Problem description:
Restate the complete material exactly.

Raw data:
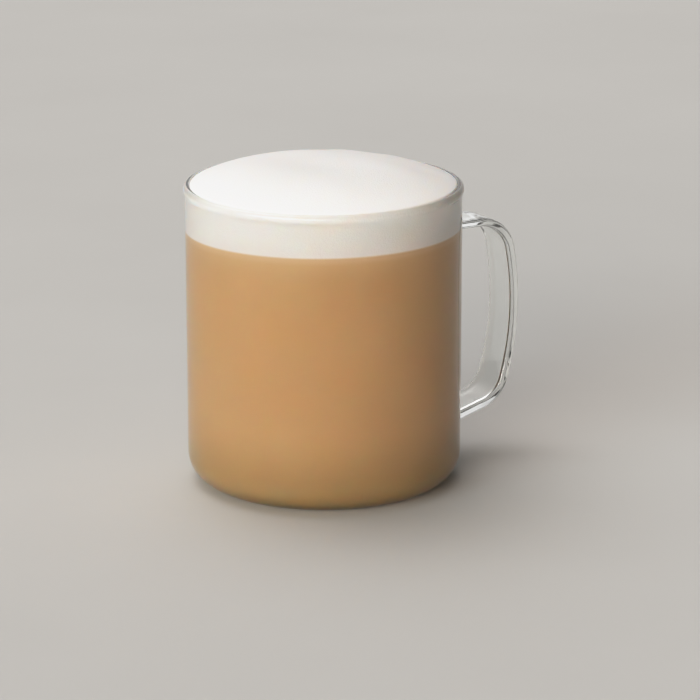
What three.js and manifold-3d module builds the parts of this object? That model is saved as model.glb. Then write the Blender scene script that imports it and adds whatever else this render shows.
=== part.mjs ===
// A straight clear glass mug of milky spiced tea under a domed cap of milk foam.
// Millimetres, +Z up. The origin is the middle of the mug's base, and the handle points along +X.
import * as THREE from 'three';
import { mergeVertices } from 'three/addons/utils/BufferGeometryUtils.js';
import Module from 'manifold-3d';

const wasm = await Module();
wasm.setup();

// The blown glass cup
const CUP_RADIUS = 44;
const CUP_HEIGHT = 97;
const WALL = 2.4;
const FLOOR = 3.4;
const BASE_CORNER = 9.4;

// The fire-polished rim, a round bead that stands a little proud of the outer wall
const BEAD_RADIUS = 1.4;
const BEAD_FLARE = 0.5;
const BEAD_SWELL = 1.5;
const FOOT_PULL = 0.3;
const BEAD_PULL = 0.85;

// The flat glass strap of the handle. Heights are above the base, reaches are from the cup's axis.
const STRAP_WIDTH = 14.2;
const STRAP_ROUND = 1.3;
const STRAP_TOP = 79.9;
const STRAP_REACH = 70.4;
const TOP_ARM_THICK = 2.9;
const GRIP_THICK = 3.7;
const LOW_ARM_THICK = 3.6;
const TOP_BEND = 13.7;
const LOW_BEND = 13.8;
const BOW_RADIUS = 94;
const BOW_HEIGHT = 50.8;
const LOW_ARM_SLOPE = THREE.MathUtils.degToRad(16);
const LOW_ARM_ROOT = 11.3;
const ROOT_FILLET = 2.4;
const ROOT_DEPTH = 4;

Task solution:
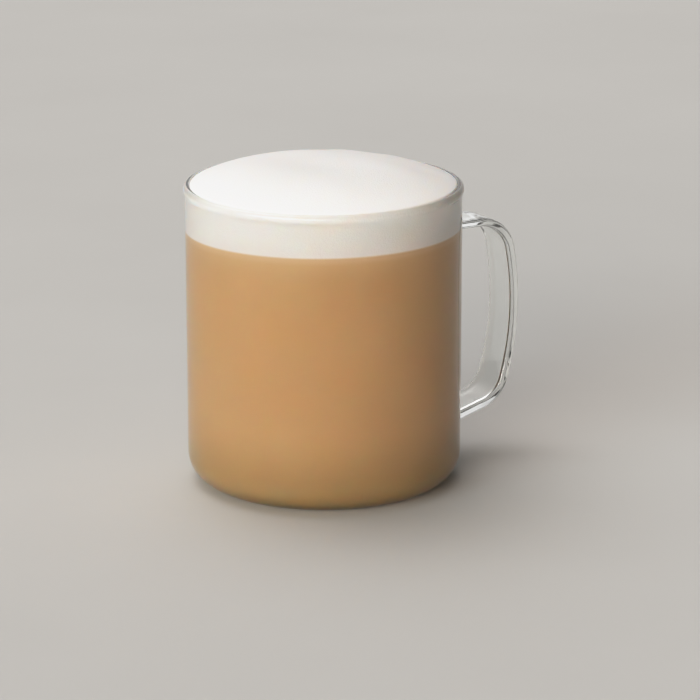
What three.js and manifold-3d module builds the parts of this object? That model is saved as model.glb. Then write the Blender scene script that imports it and adds whatever else this render shows.
=== part.mjs ===
// A straight clear glass mug of milky spiced tea under a domed cap of milk foam.
// Millimetres, +Z up. The origin is the middle of the mug's base, and the handle points along +X.
import * as THREE from 'three';
import { mergeVertices } from 'three/addons/utils/BufferGeometryUtils.js';
import Module from 'manifold-3d';

const wasm = await Module();
wasm.setup();

// The blown glass cup
const CUP_RADIUS = 44;
const CUP_HEIGHT = 97;
const WALL = 2.4;
const FLOOR = 3.4;
const BASE_CORNER = 9.4;

// The fire-polished rim, a round bead that stands a little proud of the outer wall
const BEAD_RADIUS = 1.4;
const BEAD_FLARE = 0.5;
const BEAD_SWELL = 1.5;
const FOOT_PULL = 0.3;
const BEAD_PULL = 0.85;

// The flat glass strap of the handle. Heights are above the base, reaches are from the cup's axis.
const STRAP_WIDTH = 14.2;
const STRAP_ROUND = 1.3;
const STRAP_TOP = 79.9;
const STRAP_REACH = 70.4;
const TOP_ARM_THICK = 2.9;
const GRIP_THICK = 3.7;
const LOW_ARM_THICK = 3.6;
const TOP_BEND = 13.7;
const LOW_BEND = 13.8;
const BOW_RADIUS = 94;
const BOW_HEIGHT = 50.8;
const LOW_ARM_SLOPE = THREE.MathUtils.degToRad(16);
const LOW_ARM_ROOT = 11.3;
const ROOT_FILLET = 2.4;
const ROOT_DEPTH = 4;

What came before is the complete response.